* What you have to do
Reproduce each of the lines word for word.

* Recorded data
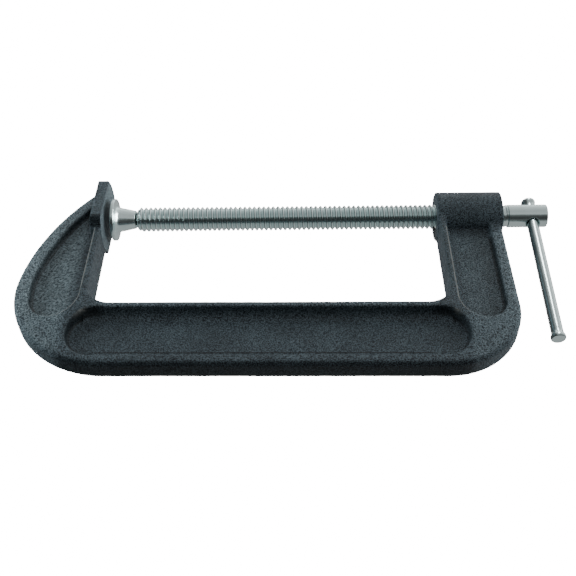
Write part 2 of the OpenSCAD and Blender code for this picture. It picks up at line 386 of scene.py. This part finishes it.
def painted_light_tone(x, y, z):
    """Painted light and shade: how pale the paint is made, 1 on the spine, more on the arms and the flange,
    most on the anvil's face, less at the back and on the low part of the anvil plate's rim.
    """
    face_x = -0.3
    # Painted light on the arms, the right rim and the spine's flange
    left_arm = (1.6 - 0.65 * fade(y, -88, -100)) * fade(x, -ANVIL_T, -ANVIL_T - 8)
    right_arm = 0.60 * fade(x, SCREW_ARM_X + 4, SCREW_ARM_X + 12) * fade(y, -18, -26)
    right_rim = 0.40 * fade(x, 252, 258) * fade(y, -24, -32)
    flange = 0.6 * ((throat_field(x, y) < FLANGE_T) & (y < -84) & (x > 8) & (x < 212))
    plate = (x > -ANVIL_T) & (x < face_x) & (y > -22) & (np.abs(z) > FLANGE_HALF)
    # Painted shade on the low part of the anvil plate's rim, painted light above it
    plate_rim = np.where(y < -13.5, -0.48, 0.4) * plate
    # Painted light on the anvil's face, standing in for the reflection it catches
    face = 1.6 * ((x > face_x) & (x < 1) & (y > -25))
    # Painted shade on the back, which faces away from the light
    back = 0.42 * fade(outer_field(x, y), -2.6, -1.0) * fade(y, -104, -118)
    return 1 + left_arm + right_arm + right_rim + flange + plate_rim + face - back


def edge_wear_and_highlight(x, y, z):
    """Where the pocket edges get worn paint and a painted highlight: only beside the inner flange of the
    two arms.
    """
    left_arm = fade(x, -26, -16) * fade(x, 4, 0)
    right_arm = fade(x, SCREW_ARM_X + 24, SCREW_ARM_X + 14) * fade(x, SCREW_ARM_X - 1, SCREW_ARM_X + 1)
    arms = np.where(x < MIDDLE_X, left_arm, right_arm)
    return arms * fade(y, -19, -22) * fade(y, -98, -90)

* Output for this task
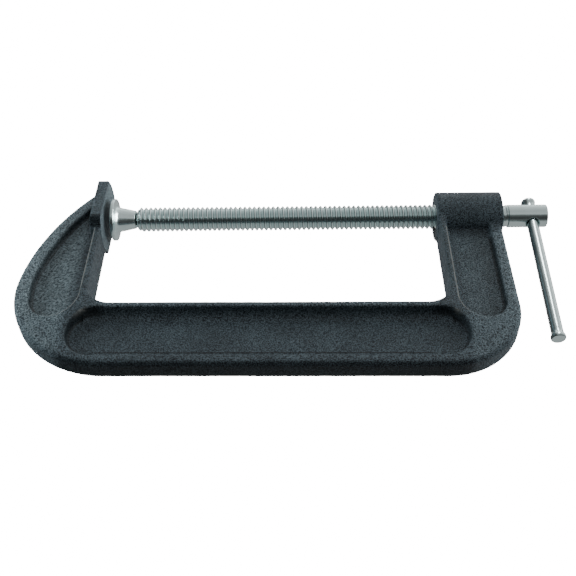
Write part 2 of the OpenSCAD and Blender code for this picture. It picks up at line 386 of scene.py. This part finishes it.
def painted_light_tone(x, y, z):
    """Painted light and shade: how pale the paint is made, 1 on the spine, more on the arms and the flange,
    most on the anvil's face, less at the back and on the low part of the anvil plate's rim.
    """
    face_x = -0.3
    # Painted light on the arms, the right rim and the spine's flange
    left_arm = (1.6 - 0.65 * fade(y, -88, -100)) * fade(x, -ANVIL_T, -ANVIL_T - 8)
    right_arm = 0.60 * fade(x, SCREW_ARM_X + 4, SCREW_ARM_X + 12) * fade(y, -18, -26)
    right_rim = 0.40 * fade(x, 252, 258) * fade(y, -24, -32)
    flange = 0.6 * ((throat_field(x, y) < FLANGE_T) & (y < -84) & (x > 8) & (x < 212))
    plate = (x > -ANVIL_T) & (x < face_x) & (y > -22) & (np.abs(z) > FLANGE_HALF)
    # Painted shade on the low part of the anvil plate's rim, painted light above it
    plate_rim = np.where(y < -13.5, -0.48, 0.4) * plate
    # Painted light on the anvil's face, standing in for the reflection it catches
    face = 1.6 * ((x > face_x) & (x < 1) & (y > -25))
    # Painted shade on the back, which faces away from the light
    back = 0.42 * fade(outer_field(x, y), -2.6, -1.0) * fade(y, -104, -118)
    return 1 + left_arm + right_arm + right_rim + flange + plate_rim + face - back


def edge_wear_and_highlight(x, y, z):
    """Where the pocket edges get worn paint and a painted highlight: only beside the inner flange of the
    two arms.
    """
    left_arm = fade(x, -26, -16) * fade(x, 4, 0)
    right_arm = fade(x, SCREW_ARM_X + 24, SCREW_ARM_X + 14) * fade(x, SCREW_ARM_X - 1, SCREW_ARM_X + 1)
    arms = np.where(x < MIDDLE_X, left_arm, right_arm)
    return arms * fade(y, -19, -22) * fade(y, -98, -90)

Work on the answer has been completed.